*Dataset records*:
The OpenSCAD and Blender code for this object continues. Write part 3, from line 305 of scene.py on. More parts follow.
--
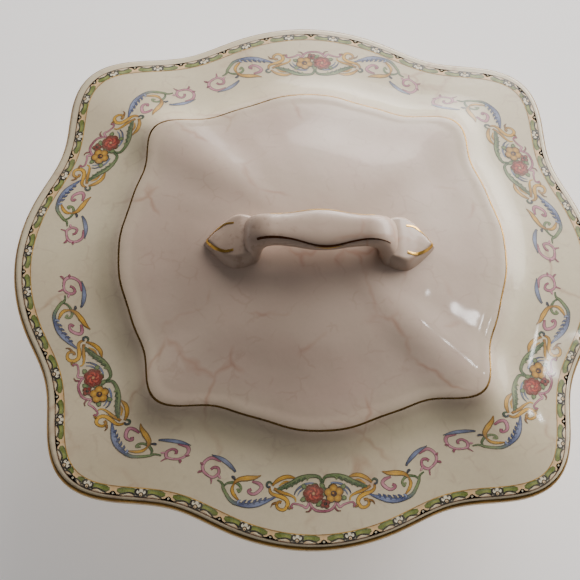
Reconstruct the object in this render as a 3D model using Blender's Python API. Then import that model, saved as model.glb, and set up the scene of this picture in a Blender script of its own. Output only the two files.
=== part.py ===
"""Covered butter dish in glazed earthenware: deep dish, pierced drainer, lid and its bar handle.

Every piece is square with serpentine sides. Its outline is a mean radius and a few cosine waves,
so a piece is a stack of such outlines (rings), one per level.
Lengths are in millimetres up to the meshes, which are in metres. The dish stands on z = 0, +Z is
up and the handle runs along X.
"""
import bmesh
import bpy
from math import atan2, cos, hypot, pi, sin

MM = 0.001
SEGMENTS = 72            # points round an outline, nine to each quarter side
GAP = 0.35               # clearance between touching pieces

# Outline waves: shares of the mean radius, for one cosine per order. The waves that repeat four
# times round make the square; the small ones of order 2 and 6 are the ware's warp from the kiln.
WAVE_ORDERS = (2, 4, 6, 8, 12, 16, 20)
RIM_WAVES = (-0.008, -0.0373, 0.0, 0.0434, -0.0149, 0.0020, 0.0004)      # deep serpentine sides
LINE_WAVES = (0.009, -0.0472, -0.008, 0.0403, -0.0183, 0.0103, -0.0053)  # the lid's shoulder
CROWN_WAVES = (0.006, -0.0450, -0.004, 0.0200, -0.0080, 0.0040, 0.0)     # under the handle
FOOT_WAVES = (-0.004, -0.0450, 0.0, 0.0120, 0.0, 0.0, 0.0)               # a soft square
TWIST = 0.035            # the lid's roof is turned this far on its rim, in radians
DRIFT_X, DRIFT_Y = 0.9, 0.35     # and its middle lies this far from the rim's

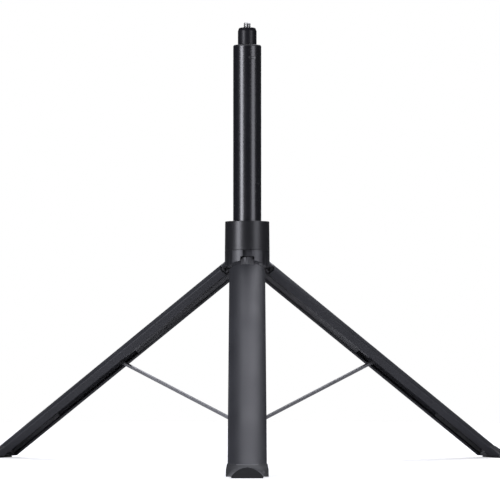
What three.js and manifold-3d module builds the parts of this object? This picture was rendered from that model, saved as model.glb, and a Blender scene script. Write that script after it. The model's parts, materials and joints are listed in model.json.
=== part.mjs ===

*Task to carry out*:
Locate all lines holding the word "parts", then copy them out.

*Exercise result*:
The OpenSCAD and Blender code for this object continues. Write part 3, from line 305 of scene.py on. More parts follow.
What three.js and manifold-3d module builds the parts of this object? This picture was rendered from that model, saved as model.glb, and a Blender scene script. Write that script after it. The model's parts, materials and joints are listed in model.json.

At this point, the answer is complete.